Female writers are particularly under-represented (30.2%) in Comedy programmes, and female directors are particularly under-represented in Children’s (26.2%) and Entertainment (21.2%) programmes.

One in three of all directors (33.3%) identified as female, however the proportion of director contributions they make is even lower at 25.3%, suggesting that they are under-utilised even where employed. This compares with their male counterparts, with 66% of male directors making a much higher 76% of contributions.

The number of female writers employed by each broadcaster doesn’t always reflect the actual number of contributions they make to content for that broadcaster. For example, ViacomCBS (now Paramount) had the largest percentage of female writers in 2020/21 (47.5%), but they were responsible for the smallest proportion of contributions (22.4%). By contrast, on Channel 4 programmes 39.5% of writers were female, but they were responsible for the highest percentage of writing contributions across any broadcaster (58.6%).

The percentage of actual contributions made by female directors was lower than the percentage of women employed, across all broadcasters.

 While there has been a steady increase in the proportion of disabled writers and directors employed in recent years (to 9.9% and 7.3% respectively in 2021/22), disabled people made only 7.6% of writers’ contributions in 2021/22 and 4.6% of directors’ contributions. These rates are very low considering that disabled people make up 17% of the UK workforce.

Disabled people are least well represented in the role of producer director, where in contrast to writers and directors, there is no sign of any increase in representation. In 2021/22 disabled people made just 4.1% of all producer director contributions.

Contributions made by directors and writers aged over 50 have dropped over the last six years. Although nearly one in three (31%) of the UK workforce is aged 50 or over, just 25.3% of director contributions were from older people, down from 26.9% in 2016/17. 21.4% of writing contributions were made by people over 50 in 2021/22, down from 42.8% in 2016/17.

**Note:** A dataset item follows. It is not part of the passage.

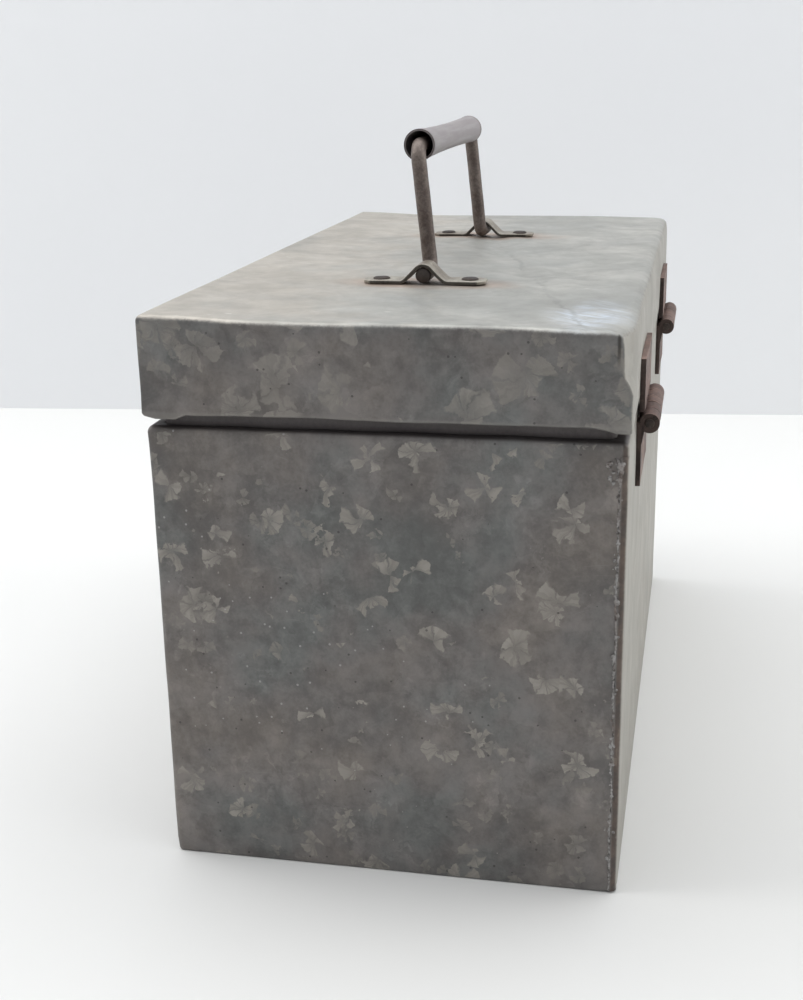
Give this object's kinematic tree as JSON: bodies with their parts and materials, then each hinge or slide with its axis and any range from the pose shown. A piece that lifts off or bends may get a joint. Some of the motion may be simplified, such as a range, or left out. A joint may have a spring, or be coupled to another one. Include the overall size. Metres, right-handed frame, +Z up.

In 2021/22, 13.4 % of directors identified as Black, Asian and Minority Ethnic – an increase from 10.8% in 2016/17. But the programme contributions made by these directors remains stubbornly low – 9.5% in 2021/22 – and below 10% in each of the last six years. So while the rate of employment has increased, these directors are contributing to relatively few programmes compared to their white counterparts, whose number of contributions (90.5%) is higher than their employment numbers (86.6%).

The proportion of Black, Asian, and Minority Ethnic writers increased to a high of 15.6% in 2020/21, “possibly as a result of broadcasters’ efforts to respond to the Black Lives Matter movement.” However, the proportion has since fallen to 14% in 2021/22. Despite these increases in employment rates, contributions by Black, Asian and Minority Ethnic writers have remained considerably lower (8.7%), which again contrasts with white counterparts, whose contributions are higher than their employment figures.

Compared to UK population estimates (6.4%), there is strong representation in the roles of writer and director by people who identify as LGB. However, writer (23.9%) and director (24.4%) contributions by gay men dominate, with many times more contributions than lesbians (0.9% writers, 3.4% directors) and bisexuals (6.2% writers, 2.2% directors).